Collected data entries
· · · · · · ·

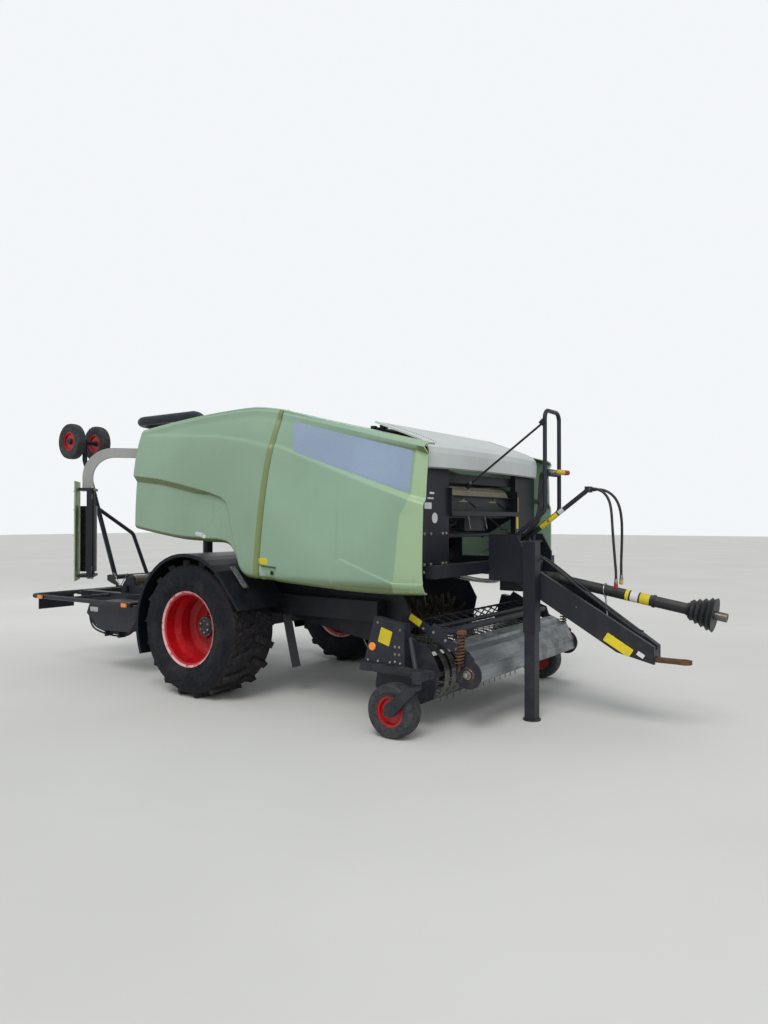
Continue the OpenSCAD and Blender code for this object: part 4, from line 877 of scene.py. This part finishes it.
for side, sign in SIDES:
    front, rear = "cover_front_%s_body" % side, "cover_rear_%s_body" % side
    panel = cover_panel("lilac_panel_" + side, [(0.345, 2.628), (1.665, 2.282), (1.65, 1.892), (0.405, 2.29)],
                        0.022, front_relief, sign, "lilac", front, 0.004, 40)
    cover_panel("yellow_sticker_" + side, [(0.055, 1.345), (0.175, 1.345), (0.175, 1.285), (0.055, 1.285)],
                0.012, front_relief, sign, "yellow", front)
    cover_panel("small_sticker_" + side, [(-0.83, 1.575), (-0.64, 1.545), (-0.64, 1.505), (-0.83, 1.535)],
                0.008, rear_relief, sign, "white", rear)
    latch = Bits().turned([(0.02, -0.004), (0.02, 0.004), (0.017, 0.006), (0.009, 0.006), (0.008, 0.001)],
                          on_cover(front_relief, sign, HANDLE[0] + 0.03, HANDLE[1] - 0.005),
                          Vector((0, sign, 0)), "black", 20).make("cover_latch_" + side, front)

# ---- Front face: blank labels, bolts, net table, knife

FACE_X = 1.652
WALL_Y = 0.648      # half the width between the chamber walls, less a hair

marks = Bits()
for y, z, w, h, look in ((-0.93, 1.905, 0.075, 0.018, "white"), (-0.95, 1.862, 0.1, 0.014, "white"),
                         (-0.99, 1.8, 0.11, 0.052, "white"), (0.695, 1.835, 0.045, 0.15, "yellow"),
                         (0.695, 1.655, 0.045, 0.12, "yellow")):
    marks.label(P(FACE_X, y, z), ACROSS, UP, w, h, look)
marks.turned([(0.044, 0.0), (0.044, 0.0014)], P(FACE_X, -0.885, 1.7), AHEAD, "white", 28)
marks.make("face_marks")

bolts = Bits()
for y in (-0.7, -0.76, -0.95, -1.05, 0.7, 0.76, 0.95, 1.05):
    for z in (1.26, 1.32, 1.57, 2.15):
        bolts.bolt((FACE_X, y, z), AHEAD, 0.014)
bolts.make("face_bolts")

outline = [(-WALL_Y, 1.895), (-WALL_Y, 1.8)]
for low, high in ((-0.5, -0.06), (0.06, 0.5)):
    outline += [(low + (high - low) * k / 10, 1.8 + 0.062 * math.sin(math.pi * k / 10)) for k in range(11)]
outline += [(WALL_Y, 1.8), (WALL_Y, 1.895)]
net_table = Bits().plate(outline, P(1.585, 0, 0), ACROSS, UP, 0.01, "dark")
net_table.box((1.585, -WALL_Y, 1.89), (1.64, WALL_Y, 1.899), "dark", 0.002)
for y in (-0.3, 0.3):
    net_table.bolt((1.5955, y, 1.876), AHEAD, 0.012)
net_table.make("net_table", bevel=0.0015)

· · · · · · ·

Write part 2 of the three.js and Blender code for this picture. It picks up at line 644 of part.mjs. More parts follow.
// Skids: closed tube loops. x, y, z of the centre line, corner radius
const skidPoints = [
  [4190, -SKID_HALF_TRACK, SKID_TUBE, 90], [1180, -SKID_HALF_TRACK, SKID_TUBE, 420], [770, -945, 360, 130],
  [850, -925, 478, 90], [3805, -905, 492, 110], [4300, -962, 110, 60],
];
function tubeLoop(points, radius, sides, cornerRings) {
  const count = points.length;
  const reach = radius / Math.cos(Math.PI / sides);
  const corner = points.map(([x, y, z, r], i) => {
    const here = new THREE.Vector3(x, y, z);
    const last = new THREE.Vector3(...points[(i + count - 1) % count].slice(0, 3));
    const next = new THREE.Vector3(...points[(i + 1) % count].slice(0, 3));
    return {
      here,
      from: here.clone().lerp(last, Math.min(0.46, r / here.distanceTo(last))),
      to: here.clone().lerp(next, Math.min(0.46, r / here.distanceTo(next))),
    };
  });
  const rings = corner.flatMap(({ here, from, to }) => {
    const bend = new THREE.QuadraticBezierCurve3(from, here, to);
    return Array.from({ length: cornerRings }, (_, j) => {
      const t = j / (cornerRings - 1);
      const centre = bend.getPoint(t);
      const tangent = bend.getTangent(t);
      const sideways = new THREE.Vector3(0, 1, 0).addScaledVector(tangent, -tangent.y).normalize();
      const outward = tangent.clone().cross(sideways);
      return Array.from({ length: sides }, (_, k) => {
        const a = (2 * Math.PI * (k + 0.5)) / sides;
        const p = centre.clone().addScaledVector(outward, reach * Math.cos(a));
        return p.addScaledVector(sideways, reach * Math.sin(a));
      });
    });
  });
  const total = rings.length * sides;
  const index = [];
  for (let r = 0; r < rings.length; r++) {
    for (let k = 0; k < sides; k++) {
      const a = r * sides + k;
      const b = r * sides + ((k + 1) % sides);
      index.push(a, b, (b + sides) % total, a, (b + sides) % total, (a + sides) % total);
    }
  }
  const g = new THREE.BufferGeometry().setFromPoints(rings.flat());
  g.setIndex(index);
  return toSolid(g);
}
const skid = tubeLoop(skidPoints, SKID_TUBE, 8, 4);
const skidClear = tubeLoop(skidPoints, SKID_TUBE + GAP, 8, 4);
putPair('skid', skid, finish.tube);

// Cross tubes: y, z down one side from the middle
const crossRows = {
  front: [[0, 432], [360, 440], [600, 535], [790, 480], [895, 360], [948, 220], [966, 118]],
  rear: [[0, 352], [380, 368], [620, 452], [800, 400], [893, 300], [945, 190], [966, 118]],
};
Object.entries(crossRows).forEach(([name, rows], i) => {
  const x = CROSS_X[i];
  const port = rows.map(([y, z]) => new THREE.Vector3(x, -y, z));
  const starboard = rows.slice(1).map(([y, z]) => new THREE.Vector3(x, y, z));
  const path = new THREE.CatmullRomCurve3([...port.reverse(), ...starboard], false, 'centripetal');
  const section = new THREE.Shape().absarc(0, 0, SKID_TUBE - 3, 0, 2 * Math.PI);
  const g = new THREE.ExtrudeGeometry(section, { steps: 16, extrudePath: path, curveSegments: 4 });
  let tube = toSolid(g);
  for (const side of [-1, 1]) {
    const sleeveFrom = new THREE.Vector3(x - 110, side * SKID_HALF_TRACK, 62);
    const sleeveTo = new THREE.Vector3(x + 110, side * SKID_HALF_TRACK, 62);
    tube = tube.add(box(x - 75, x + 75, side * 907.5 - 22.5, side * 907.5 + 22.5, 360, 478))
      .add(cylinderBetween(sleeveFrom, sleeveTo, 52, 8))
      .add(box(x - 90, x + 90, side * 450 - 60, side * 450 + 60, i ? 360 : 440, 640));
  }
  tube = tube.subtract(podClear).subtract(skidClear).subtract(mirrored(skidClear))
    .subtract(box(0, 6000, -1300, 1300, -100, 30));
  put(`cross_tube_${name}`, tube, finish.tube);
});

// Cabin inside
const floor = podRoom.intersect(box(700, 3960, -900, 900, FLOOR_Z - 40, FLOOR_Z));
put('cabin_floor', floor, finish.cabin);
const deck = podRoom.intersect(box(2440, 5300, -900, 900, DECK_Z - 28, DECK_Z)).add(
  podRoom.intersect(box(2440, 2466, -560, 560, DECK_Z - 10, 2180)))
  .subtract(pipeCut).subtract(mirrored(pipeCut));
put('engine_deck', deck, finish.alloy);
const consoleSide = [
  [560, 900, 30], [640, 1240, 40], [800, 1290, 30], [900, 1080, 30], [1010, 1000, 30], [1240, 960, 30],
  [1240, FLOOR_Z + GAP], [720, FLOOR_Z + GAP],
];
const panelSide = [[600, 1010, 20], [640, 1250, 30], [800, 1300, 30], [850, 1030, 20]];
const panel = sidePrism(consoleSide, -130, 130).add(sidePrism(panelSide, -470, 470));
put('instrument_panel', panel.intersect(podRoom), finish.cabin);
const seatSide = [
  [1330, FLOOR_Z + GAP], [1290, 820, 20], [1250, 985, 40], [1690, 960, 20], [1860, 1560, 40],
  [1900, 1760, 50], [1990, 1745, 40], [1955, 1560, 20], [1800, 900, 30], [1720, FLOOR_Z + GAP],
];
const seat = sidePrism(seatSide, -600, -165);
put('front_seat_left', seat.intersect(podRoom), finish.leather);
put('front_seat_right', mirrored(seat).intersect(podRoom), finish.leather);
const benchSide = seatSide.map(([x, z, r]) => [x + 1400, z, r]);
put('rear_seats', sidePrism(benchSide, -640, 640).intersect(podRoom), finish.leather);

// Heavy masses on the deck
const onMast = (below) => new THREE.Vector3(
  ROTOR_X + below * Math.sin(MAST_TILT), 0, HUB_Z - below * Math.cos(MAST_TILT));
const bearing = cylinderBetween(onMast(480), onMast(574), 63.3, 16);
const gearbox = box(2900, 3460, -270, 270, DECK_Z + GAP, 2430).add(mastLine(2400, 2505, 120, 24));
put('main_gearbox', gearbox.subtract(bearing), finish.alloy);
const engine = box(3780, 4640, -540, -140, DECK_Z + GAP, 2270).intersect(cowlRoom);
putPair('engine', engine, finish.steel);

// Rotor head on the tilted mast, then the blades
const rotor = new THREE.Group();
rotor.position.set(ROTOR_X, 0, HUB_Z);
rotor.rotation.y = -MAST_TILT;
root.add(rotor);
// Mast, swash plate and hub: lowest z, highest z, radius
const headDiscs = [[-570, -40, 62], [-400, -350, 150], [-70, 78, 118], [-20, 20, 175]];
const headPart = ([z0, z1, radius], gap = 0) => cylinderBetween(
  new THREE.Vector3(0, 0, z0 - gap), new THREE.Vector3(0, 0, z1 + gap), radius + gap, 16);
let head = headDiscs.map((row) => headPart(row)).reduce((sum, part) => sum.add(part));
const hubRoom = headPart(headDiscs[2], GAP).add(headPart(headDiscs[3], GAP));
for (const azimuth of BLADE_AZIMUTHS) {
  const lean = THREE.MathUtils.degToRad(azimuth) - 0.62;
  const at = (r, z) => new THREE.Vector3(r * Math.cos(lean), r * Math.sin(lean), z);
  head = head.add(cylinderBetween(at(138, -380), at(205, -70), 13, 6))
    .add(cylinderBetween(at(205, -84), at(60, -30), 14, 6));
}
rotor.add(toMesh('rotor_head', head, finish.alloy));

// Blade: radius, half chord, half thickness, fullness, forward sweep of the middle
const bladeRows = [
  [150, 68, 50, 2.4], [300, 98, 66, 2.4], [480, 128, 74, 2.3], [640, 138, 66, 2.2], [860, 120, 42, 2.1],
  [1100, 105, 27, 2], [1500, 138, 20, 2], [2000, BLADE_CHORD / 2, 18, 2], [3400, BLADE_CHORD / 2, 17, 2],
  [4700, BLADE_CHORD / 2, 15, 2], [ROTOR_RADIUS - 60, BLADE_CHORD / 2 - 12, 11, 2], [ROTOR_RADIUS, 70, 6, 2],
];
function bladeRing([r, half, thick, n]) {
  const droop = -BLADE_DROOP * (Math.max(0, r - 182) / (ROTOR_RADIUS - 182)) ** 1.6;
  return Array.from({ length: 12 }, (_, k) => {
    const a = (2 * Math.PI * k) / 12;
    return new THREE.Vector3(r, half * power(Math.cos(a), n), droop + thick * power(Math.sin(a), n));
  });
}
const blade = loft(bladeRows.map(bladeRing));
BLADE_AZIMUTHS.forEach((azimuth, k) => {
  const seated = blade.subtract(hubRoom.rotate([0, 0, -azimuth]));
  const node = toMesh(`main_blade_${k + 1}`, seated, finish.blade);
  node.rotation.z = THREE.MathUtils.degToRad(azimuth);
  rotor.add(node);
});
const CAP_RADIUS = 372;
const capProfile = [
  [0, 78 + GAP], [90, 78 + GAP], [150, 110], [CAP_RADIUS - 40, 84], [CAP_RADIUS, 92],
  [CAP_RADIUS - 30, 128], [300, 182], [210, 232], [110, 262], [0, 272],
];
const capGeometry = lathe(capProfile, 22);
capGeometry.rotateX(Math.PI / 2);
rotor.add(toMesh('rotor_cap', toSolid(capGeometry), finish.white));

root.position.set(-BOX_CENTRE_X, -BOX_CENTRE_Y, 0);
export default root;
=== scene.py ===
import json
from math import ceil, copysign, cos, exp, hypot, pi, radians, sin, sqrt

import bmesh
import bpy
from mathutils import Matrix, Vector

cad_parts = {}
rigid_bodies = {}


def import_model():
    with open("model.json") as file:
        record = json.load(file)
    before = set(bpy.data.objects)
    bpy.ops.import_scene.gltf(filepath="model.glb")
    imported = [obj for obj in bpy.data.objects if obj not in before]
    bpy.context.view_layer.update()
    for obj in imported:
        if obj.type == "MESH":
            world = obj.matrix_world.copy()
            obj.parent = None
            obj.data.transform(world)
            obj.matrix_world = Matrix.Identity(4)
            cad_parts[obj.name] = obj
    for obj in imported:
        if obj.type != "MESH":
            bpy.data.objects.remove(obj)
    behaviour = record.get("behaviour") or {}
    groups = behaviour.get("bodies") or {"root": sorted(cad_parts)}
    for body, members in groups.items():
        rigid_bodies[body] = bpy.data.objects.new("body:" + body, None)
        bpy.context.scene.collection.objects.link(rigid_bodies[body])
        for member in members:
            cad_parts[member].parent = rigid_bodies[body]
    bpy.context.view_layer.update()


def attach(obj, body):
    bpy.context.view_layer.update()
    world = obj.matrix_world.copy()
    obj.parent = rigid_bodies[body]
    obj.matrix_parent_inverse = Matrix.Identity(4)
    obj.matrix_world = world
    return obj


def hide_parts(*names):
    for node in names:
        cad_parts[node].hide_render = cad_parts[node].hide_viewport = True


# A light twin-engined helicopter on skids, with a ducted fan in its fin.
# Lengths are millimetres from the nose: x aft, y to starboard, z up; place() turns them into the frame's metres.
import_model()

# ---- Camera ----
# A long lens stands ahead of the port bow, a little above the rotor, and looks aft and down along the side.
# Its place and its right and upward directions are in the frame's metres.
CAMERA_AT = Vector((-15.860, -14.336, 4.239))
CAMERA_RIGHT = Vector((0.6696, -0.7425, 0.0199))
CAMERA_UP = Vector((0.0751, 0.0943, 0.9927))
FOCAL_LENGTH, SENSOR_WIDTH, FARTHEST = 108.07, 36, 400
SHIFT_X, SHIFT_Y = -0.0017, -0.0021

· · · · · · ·

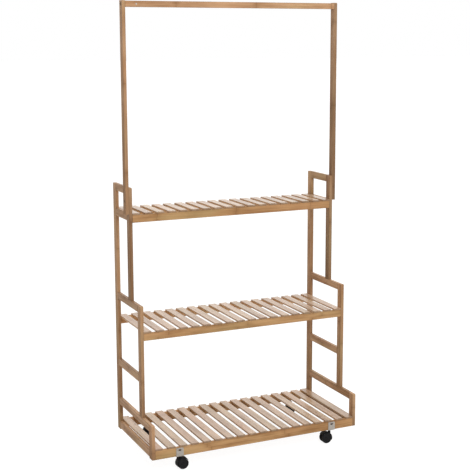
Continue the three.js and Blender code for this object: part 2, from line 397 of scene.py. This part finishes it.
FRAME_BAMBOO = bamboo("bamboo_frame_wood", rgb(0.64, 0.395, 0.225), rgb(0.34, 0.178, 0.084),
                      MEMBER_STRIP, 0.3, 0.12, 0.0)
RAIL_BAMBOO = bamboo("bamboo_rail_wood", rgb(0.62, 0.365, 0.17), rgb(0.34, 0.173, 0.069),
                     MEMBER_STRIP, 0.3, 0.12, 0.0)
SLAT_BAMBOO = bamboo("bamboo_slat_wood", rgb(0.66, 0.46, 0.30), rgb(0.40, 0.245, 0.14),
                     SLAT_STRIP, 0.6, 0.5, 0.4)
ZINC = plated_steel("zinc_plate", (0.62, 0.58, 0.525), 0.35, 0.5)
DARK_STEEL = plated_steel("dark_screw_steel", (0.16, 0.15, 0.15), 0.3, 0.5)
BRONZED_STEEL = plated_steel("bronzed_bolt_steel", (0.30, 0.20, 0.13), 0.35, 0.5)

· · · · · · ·

#### [Exercise prompt]
As listed above, the lines from the line with "capGeometry.rotateX(Math.PI / 2);" to the line with "for node in" are to be echoed exactly, with both ends included and nothing added.

#### [Finished answer]
capGeometry.rotateX(Math.PI / 2);
rotor.add(toMesh('rotor_cap', toSolid(capGeometry), finish.white));

root.position.set(-BOX_CENTRE_X, -BOX_CENTRE_Y, 0);
export default root;
=== scene.py ===
import json
from math import ceil, copysign, cos, exp, hypot, pi, radians, sin, sqrt

import bmesh
import bpy
from mathutils import Matrix, Vector

cad_parts = {}
rigid_bodies = {}


def import_model():
    with open("model.json") as file:
        record = json.load(file)
    before = set(bpy.data.objects)
    bpy.ops.import_scene.gltf(filepath="model.glb")
    imported = [obj for obj in bpy.data.objects if obj not in before]
    bpy.context.view_layer.update()
    for obj in imported:
        if obj.type == "MESH":
            world = obj.matrix_world.copy()
            obj.parent = None
            obj.data.transform(world)
            obj.matrix_world = Matrix.Identity(4)
            cad_parts[obj.name] = obj
    for obj in imported:
        if obj.type != "MESH":
            bpy.data.objects.remove(obj)
    behaviour = record.get("behaviour") or {}
    groups = behaviour.get("bodies") or {"root": sorted(cad_parts)}
    for body, members in groups.items():
        rigid_bodies[body] = bpy.data.objects.new("body:" + body, None)
        bpy.context.scene.collection.objects.link(rigid_bodies[body])
        for member in members:
            cad_parts[member].parent = rigid_bodies[body]
    bpy.context.view_layer.update()


def attach(obj, body):
    bpy.context.view_layer.update()
    world = obj.matrix_world.copy()
    obj.parent = rigid_bodies[body]
    obj.matrix_parent_inverse = Matrix.Identity(4)
    obj.matrix_world = world
    return obj


def hide_parts(*names):
    for node in names:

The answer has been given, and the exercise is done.